Extract, without alteration, each line from the start of the listing to the line bearing "# The boards".

— Begin INFORMATION SHOWN —

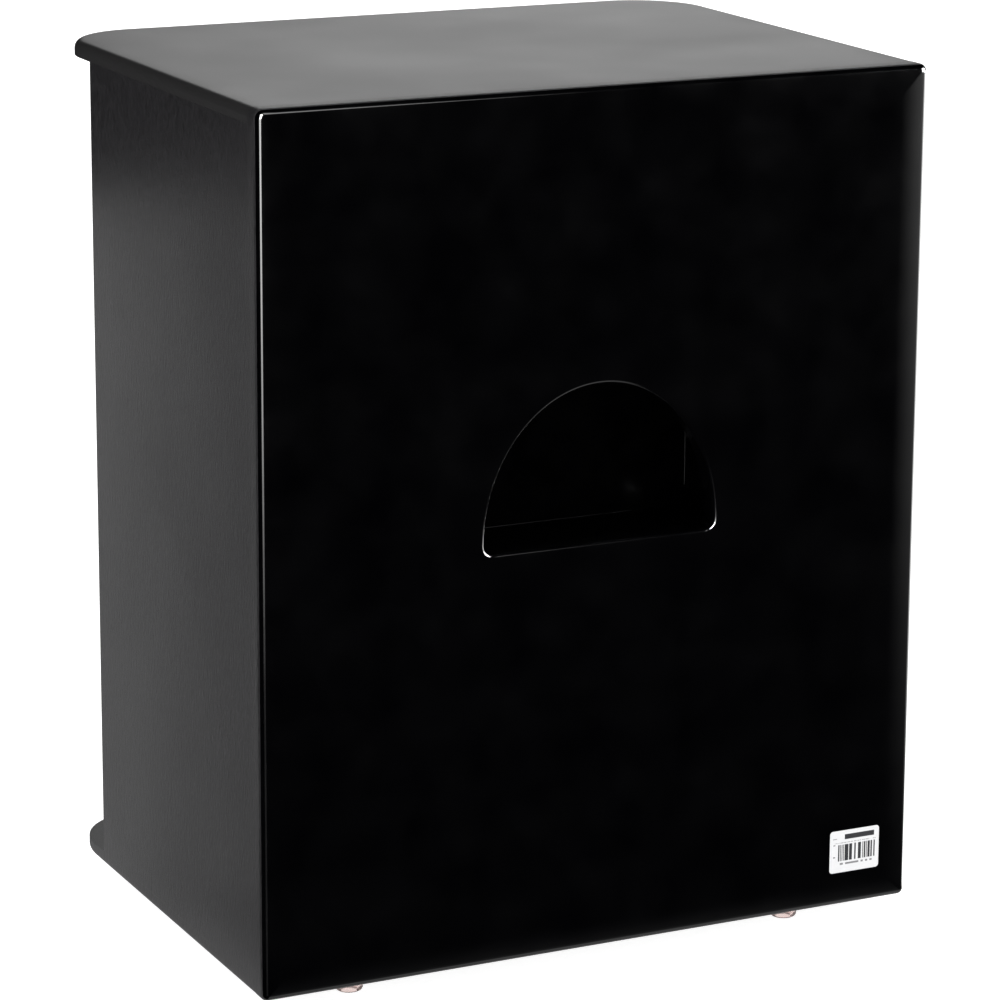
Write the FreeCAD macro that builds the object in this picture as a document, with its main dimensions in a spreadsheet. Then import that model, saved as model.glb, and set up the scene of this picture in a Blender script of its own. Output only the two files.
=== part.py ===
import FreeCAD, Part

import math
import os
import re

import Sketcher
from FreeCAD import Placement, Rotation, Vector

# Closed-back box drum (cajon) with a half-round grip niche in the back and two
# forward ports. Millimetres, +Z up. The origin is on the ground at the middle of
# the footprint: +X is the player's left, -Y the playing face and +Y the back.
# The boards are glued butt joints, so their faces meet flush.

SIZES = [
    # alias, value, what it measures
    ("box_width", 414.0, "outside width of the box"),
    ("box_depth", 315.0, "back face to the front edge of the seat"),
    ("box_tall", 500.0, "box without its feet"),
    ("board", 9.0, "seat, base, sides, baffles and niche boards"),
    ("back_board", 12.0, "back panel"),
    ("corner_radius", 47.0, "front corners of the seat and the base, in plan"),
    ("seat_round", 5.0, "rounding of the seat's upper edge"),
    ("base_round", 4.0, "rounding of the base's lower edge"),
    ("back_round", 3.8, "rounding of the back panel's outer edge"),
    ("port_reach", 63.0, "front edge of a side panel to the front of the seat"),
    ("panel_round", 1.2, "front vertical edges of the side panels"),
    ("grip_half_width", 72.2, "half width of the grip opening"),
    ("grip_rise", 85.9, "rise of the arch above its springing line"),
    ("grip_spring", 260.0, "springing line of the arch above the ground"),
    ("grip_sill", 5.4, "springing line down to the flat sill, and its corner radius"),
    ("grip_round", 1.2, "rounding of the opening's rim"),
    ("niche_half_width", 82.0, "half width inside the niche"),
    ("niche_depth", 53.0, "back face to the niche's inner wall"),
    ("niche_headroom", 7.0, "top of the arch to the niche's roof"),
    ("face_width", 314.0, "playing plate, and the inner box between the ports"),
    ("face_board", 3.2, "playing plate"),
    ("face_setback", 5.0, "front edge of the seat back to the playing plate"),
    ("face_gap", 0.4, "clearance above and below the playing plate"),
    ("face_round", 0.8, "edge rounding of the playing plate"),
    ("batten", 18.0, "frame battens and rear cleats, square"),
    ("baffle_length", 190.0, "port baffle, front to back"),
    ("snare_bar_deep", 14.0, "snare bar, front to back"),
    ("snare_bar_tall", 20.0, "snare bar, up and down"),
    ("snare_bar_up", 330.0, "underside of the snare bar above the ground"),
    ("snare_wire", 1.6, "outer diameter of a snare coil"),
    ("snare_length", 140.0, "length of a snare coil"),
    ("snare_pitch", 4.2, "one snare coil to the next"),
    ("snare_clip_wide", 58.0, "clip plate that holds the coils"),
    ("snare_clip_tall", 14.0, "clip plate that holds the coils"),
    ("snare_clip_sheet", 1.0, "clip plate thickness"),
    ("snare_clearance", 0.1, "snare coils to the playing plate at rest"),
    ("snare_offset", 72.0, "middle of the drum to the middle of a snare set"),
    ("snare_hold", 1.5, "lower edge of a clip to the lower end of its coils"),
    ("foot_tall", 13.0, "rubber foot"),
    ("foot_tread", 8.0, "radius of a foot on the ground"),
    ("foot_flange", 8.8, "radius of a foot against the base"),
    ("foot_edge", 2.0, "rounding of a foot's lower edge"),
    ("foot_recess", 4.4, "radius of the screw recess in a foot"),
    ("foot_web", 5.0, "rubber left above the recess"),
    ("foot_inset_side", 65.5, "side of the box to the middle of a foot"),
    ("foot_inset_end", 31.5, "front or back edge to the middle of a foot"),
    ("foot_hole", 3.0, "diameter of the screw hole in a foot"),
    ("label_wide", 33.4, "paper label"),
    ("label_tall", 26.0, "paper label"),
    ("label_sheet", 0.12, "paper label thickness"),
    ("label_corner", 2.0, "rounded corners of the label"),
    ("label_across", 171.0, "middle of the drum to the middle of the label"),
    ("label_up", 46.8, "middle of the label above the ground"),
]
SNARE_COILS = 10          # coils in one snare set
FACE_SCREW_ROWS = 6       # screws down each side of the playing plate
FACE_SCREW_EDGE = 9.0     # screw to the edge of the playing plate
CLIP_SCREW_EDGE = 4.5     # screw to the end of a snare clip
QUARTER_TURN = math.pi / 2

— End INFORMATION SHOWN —

_REPLY TO THE TASK_:
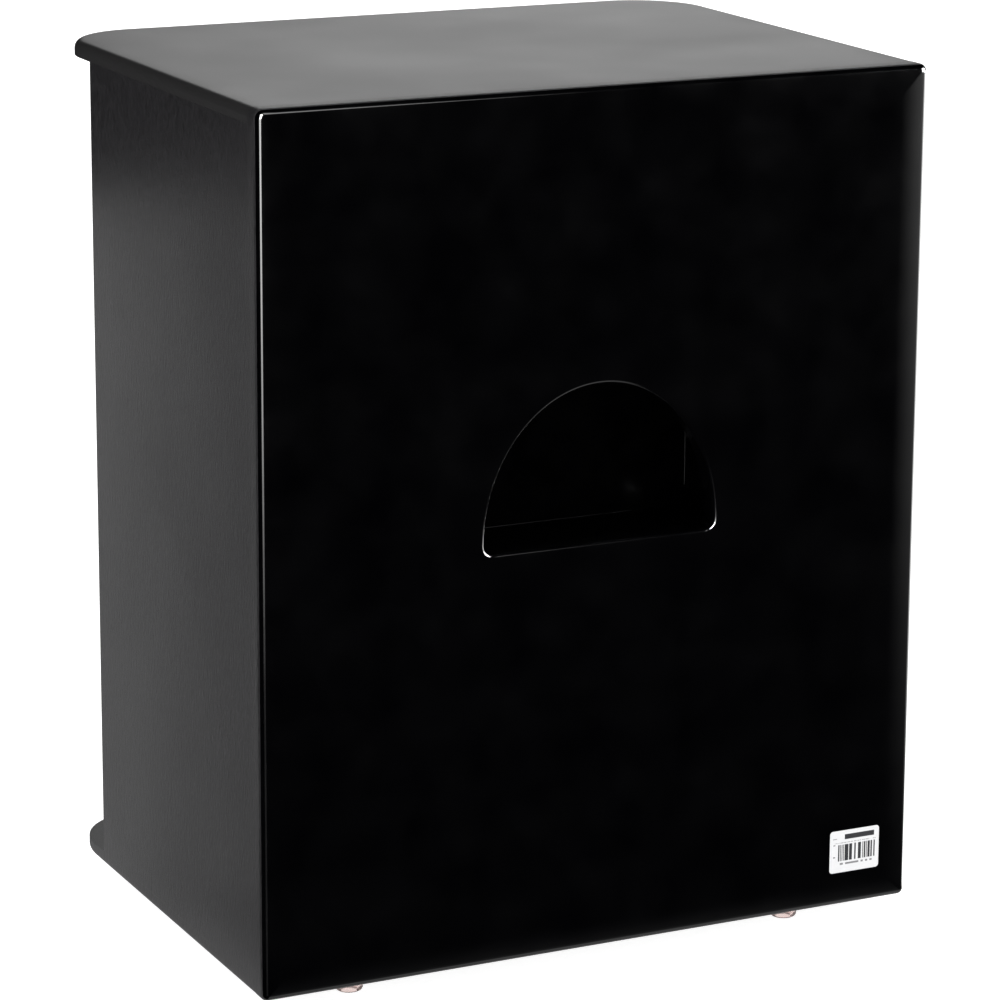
Write the FreeCAD macro that builds the object in this picture as a document, with its main dimensions in a spreadsheet. Then import that model, saved as model.glb, and set up the scene of this picture in a Blender script of its own. Output only the two files.
=== part.py ===
import FreeCAD, Part

import math
import os
import re

import Sketcher
from FreeCAD import Placement, Rotation, Vector

# Closed-back box drum (cajon) with a half-round grip niche in the back and two
# forward ports. Millimetres, +Z up. The origin is on the ground at the middle of
# the footprint: +X is the player's left, -Y the playing face and +Y the back.
# The boards are glued butt joints, so their faces meet flush.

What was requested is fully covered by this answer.